Sun, Hui, Li, Jin, Xu, Chao, Xiao, Ting, Wang, Longjiang, Kong, Xiangli, Wang, Yongbin, Zhang, Benguang, Zhao, Changlei, Huang, Bingcheng, Wei, Qingkuan
Acta tropica 2019 v.191 pp. 248-251
Plasmodium ovale, genetic variation, malaria, public health, relapse, travel, China, Democratic Republic of the Congo, Equatorial Guinea, Republic of the Congo
Since 2012, no indigenous malaria case have been reported in Shandong Province, China, whereas the number of imported cases and the genetic diversity of Plasmodium spp. have increased. Beginning in 2015, the number of Plasmodium ovale cases were increased and the P. ovale wallikeri malaria case began to arise. From 2015 to 2017, a total of 676 imported malaria cases were detected and 76 P. ovale spp. isolates were identified, of which 48 were P. ovale curtisi and 28 P. ovale wallikeri.

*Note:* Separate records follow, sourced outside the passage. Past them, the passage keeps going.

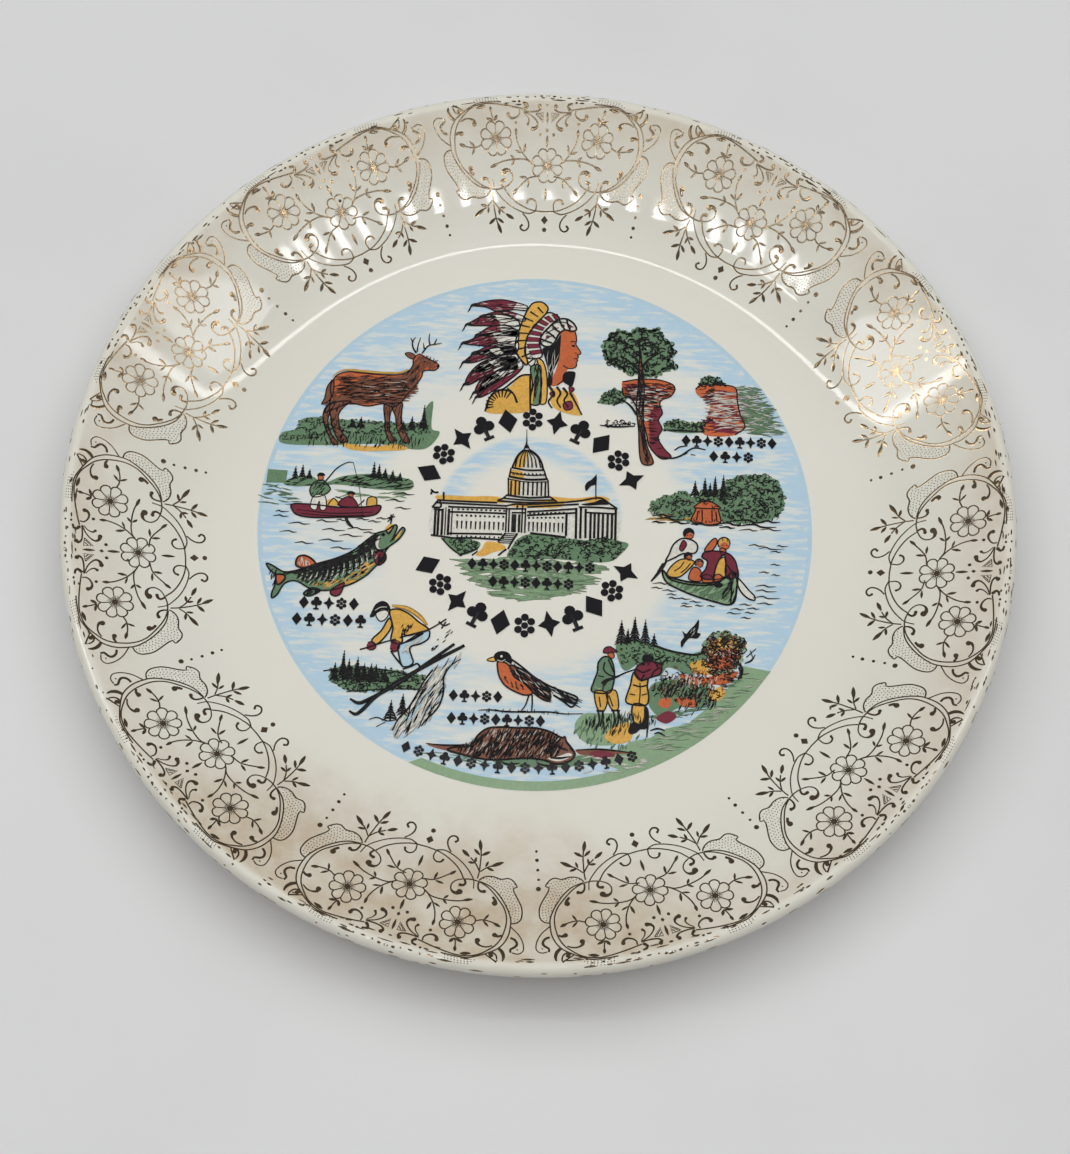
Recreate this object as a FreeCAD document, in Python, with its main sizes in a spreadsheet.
import FreeCAD
import Part
import Sketcher

import math
import os

# A round souvenir plate of glazed earthenware, carried as the layers that it is made from: the
# fired body, the clear glaze fused over it, the printed transfer in the well, the gold transfers
# set round the rim and the gold band on the lip. Millimetres, +Z up, standing on the foot ring
# with the origin at the middle of its standing face.

SIZES = {
    # the earthenware body, without its glaze
    "rim_radius": 117.25,  # outermost reach of the lip
    "wall": 4.2,  # thickness of the floor, the rim and the rounded lip
    "rim_slope": 27.0,  # degrees that the rim rises outwards
    "dish_radius": 42.0,  # the sweep that turns the well up into the rim
    "well_radius": 72.7,  # the flat floor
    # the foot ring under it
    "foot_height": 2.4,
    "foot_radius": 76.0,  # outer edge of the standing face
    "foot_width": 2.8,
    "foot_draft": 1.0,  # how far each side of the ring leans out, foot to floor
    "foot_round": 0.6,
    # the glaze, and the height at the foot that is wiped clear of it
    "glaze": 0.25,
    "bare_height": 0.8,
    # the fired prints
    "film": 0.06,
    "scene_radius": 69.85,
    "scene_shift": 0.85,  # how far the centre print sits off the plate's middle, towards -X
    "print_gap": 9.5,  # bare glaze between the centre print and the border
    "panel_count": 11.0,
    "panel_start": -7.75,  # bearing of the first panel, degrees about +Z from +X
    "dot_radius": 0.65,  # the largest dot of the row beside a panel
    "dot_shrink": 0.85,  # each dot's size as a share of the last
    "band_lap": 0.6,  # how far the lip band comes inwards over the lip's crest
}
DOTS = 5
# One side of a gold panel's outline, from its inner end. The first number is a bearing from the
# panel's middle line as a share of half the pitch between panels, the second a distance
# outwards as a share of the border's depth. The last runs past the border's edge, which trims it.
PANEL_MIDDLE = (0.0, 0.11)
PANEL_SIDE = [(0.23, 0.12), (0.51, 0.10), (0.74, 0.26), (0.80, 0.37), (0.89, 0.62), (0.95, 1.05)]
DOT_BEARING = 0.92
DOT_OUTER, DOT_INNER = 0.46, 0.08
START, END, CENTRE = 1, 2, 3  # a sketch's names for an edge's points
ORIGIN, ACROSS, UPRIGHT = (-1, 1), -1, -2  # its own origin and axes

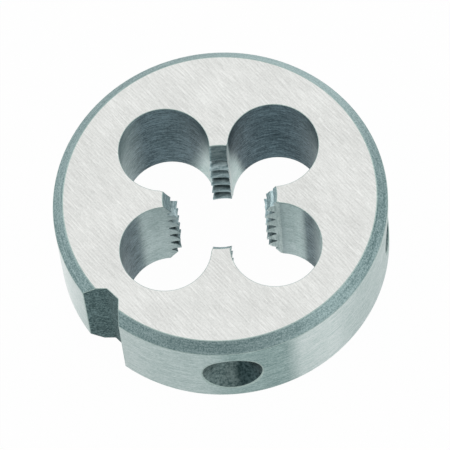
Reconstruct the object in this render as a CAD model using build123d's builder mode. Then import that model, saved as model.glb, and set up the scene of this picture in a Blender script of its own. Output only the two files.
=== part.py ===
"""Round threading die, M8 x 1.25, right hand: one solid piece of hardened tool steel.

A short turned cylinder with ground faces and a chamfer round both edges. Four chip
holes stand round the threaded bore and run into it, so that the thread is left only on
the four narrow lands between them: their toothed edges do the cutting. A cone at each
end of the bore leads the work in and bevels the first two teeth of every land. The rim
carries four conical seats for the set screws of a die stock, and one open notch.

The frame's origin is the centre of the bottom face, and +Z is the axis of the thread.
The lands lie on the X and Y axes, and the chip holes between them.
"""
from build123d import *
from math import radians, tan
import os

# Driving dimensions, in millimetres and degrees.
# The body: the standard 25 x 9 size for an M8 die.
die_diameter = 25.0
die_thickness = 9.0
edge_chamfer = 0.8

# The thread that the die cuts.
thread_diameter = 8.0
thread_pitch = 1.25
flank_half_angle = 30.0
tooth_height = 0.5413 * thread_pitch   # the standard depth of a metric inside thread
root_clearance = 0.05                  # the grooves stand clear of the screw's crest
groove_floor_width = thread_pitch / 8
groove_height = 0.245                  # of the first groove above the bottom, on -X

# The cone that leads the work in, the same at both ends of the bore.
lead_in_diameter = 8.5
lead_in_half_angle = 28.0

# The chip holes, and the lands that they leave between them. The clockwise side of each
# land is its cutting face, ground hollow by a small wheel.
land_count = 4
chip_hole_diameter = 6.8
chip_hole_circle_radius = 5.77
cutting_face_offset = 0.57             # from the land's middle to its hollow face
grinding_radius = 1.6
grinding_reach = 3.8                   # from the axis of the die to that of the wheel

# The notch through the rim, close to one chip hole: 45 degree flanks and a flat floor.
notch_angle = 223.2
notch_floor_radius = 11.05             # from the axis of the die to the notch's floor
notch_floor_width = 1.2
notch_corner_radius = 0.2

# The conical seats for the set screws, in two pairs that mirror across the notch's axis.
near_seat_offset = 49.0
far_seat_offset = 134.0
seat_diameter = 5.0
seat_half_angle = 45.0

# Sizes worked out from those above.
die_radius = die_diameter / 2
face_radius = die_radius - edge_chamfer
land_angle = 360 / land_count
crest_radius = thread_diameter / 2 - tooth_height
groove_depth = tooth_height + root_clearance
lead_in_radius = lead_in_diameter / 2
lead_in_depth = (lead_in_radius - crest_radius) / tan(radians(lead_in_half_angle))
seat_depth = seat_diameter / 2 / tan(radians(seat_half_angle))

# The cutter for one groove of one land: the gap between two teeth, swept along a short
# piece of the right-hand helix. It starts just inside the bore and is longer than the
# land is wide, so that it runs out into the chip holes at both ends.
inside = 0.1                           # how far the cutter starts inside the teeth
sweep_angle = 56.0                     # a land is about 30 degrees wide
mouth_width = groove_floor_width + 2 * (groove_depth + inside) * tan(radians(flank_half_angle))

with BuildPart() as groove:
    with BuildLine():
        helix = Helix(thread_pitch, thread_pitch * sweep_angle / 360, crest_radius)
    with BuildSketch(Plane(origin=helix @ 0, x_dir=(1, 0, 0), z_dir=helix % 0)):
        Polygon(
            (-inside, -mouth_width / 2),
            (groove_depth, -groove_floor_width / 2),
            (groove_depth, groove_floor_width / 2),
            (-inside, mouth_width / 2),
            align=None,
        )
    sweep(path=helix, is_frenet=True)

# Each land's grooves stand a pitch apart, and a quarter of a pitch higher than those of
# the land before it, because all of them lie on one helix.
groove_places = []
for land in range(land_count):
    turned = 180 + land * land_angle
    height = groove_height + thread_pitch * land / land_count - thread_pitch
    while height < die_thickness + thread_pitch / 2:
        start = height - thread_pitch * sweep_angle / 720
        groove_places.append(Location((0, 0, start), (0, 0, turned - sweep_angle / 2)))
        height += thread_pitch

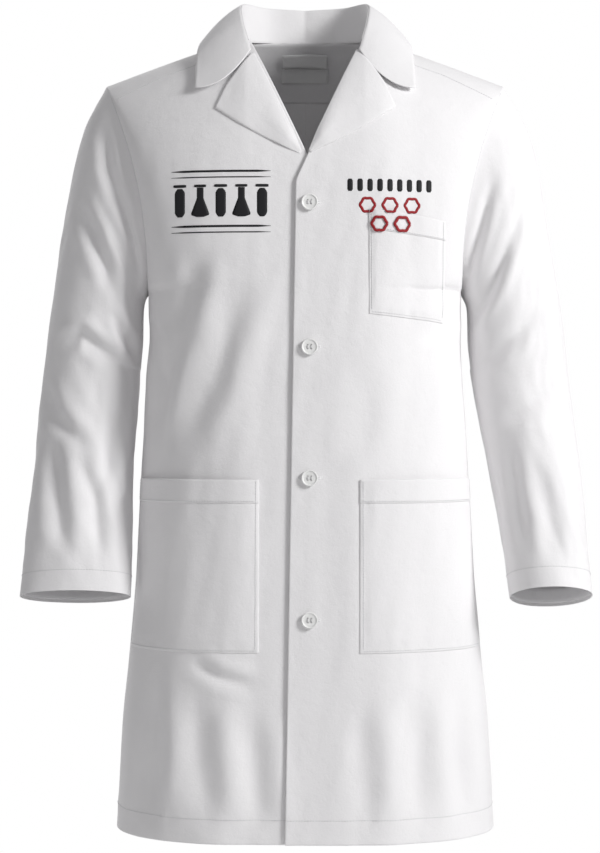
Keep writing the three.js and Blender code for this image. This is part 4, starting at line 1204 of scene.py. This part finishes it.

The number of P. ovale wallikeri malaria cases increased yearly, six were identified in 2015, eight were identified in 2016, and 14 were identified in 2017. All cases with an attached travel history from Africa, with represented source countries of Equatorial Guinea (n = 9), Republic of the Congo (n = 4), and Democratic Republic of the Congo (n = 3). P. ovale wallikeri is increasing among travelers returning to Shandong Province from Africa. Although the P. ovale spp. infection rarely progressed to severity, this species is suspected to generate hypnozoites which have the potential to relapse. The ability to cause relapse is the threat to public health and should be concerned.